题解 | #最长连续登录天数#
最长连续登录天数
https://www.nowcoder.com/practice/cb8bc687046e4d32ad38de62c48ad79b
/*
with connect as
(
select
*
,lead(fdate,1)over() as fdate1
from tb_dau
)
,jug1 as
(select
*
,case
when date_add(fdate,interval 1 day)=fdate1 then '连续_最后一天不显示' #连续的最后一天不会显示连续,所以没必要给最后一行也定连续
else '不连续'
end as jug
from connect
)
#难点出现了,如何统计一个用户这些断开的连续区间里面的连续元素数量
#先给出结论,这类题的核心是:分组排序,用时间减去排序,如果连续的,则它们的差会是相同值。

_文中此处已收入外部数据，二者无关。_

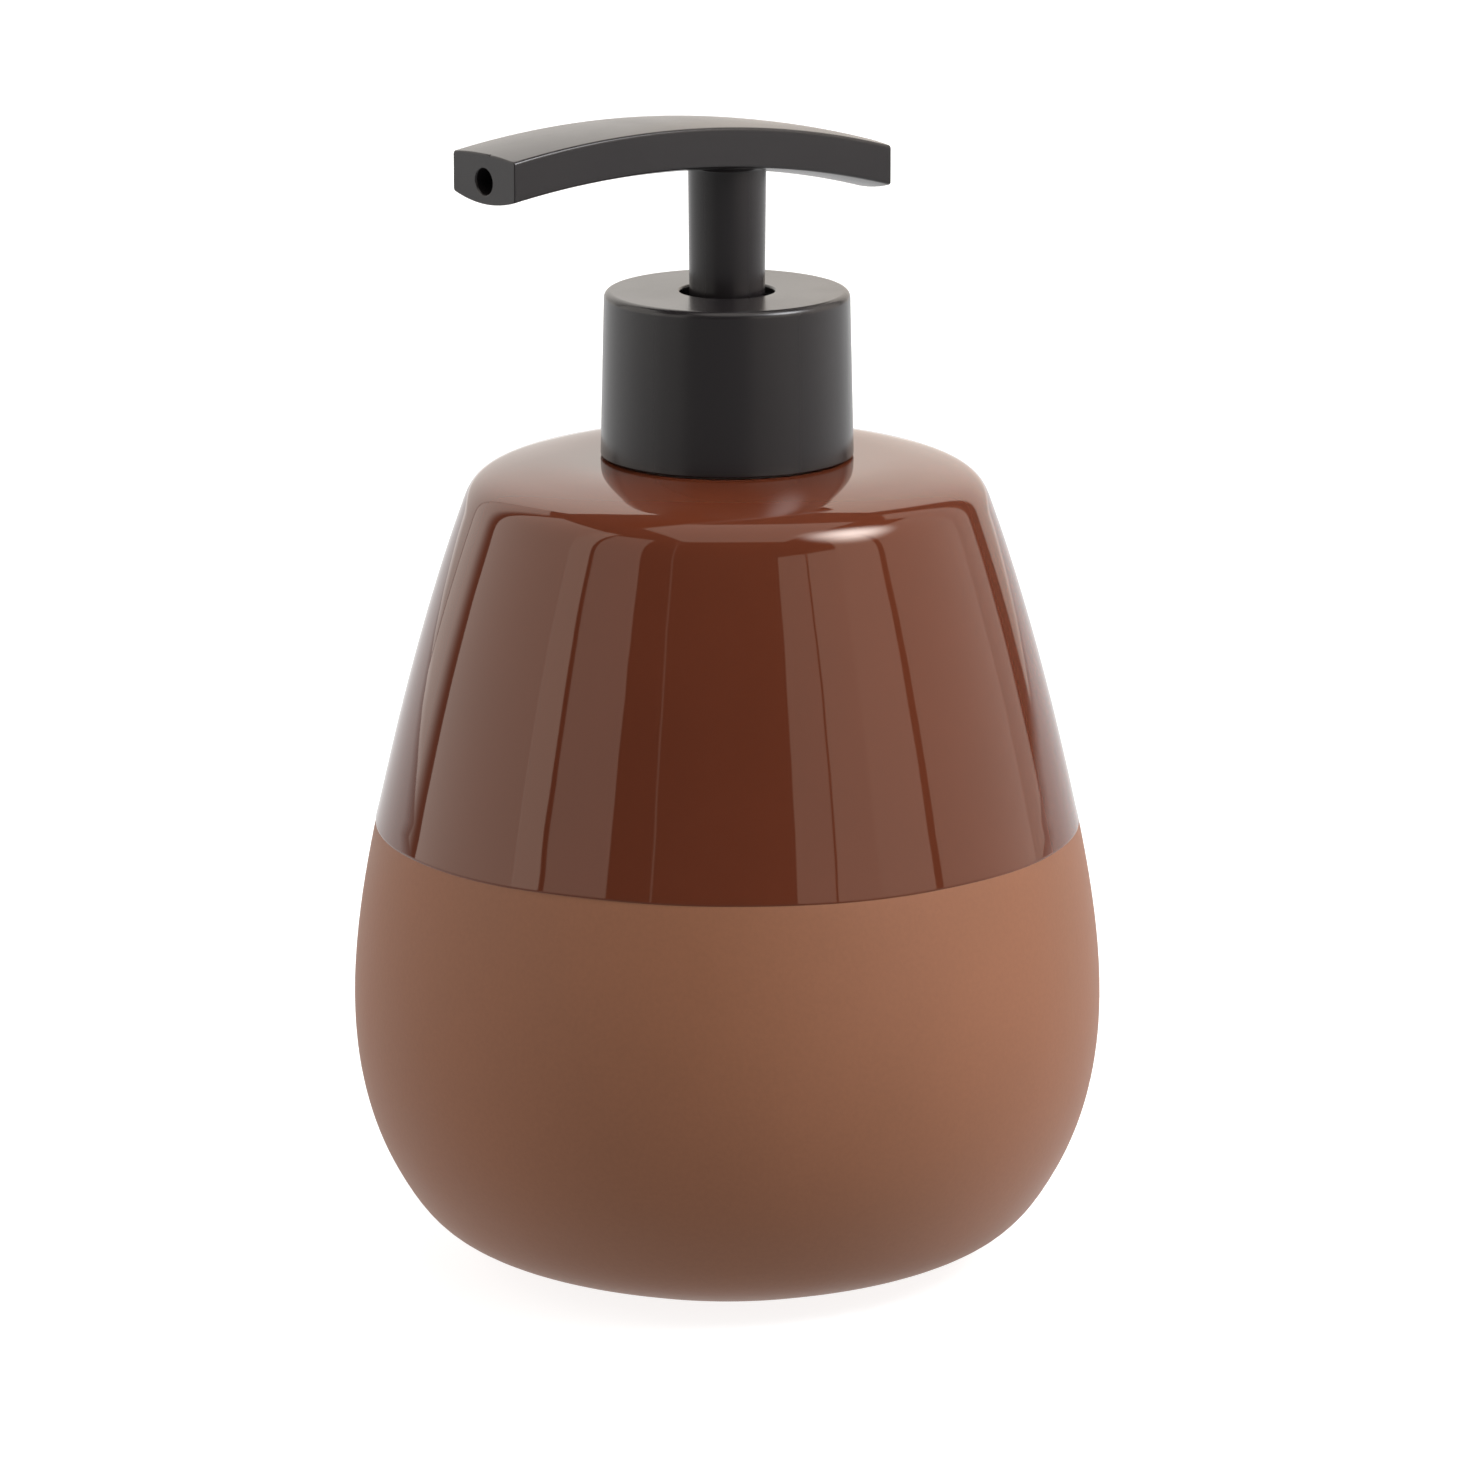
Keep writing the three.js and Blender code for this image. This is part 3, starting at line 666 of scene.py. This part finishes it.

#并且不同的断开的连续区间,差值是不同的且对应唯一一个连续区间,比如 1号和2号是连续的,这个连续区间定义为A1,差值为0.之后直接跳到10号,则10号对应序号为3,假设10号和11号是连续的,则差值为7。这样就可以根据差值进行分组。
*/
with fenzupaixu as
(
select
*
,row_number()over(partition by user_id order by fdate asc) as t_rank
from tb_dau
where fdate between '2023-01-01' and '2023-02-01'
)
,chazhi as
(
select
*
,day(fdate)-t_rank as datedif
from fenzupaixu
)
,con_days as
(select
user_id
,count(fdate) as con_day
from chazhi
group by user_id , datedif
)
select
user_id
,max(con_day) as max_consec_days
from con_days
group by user_id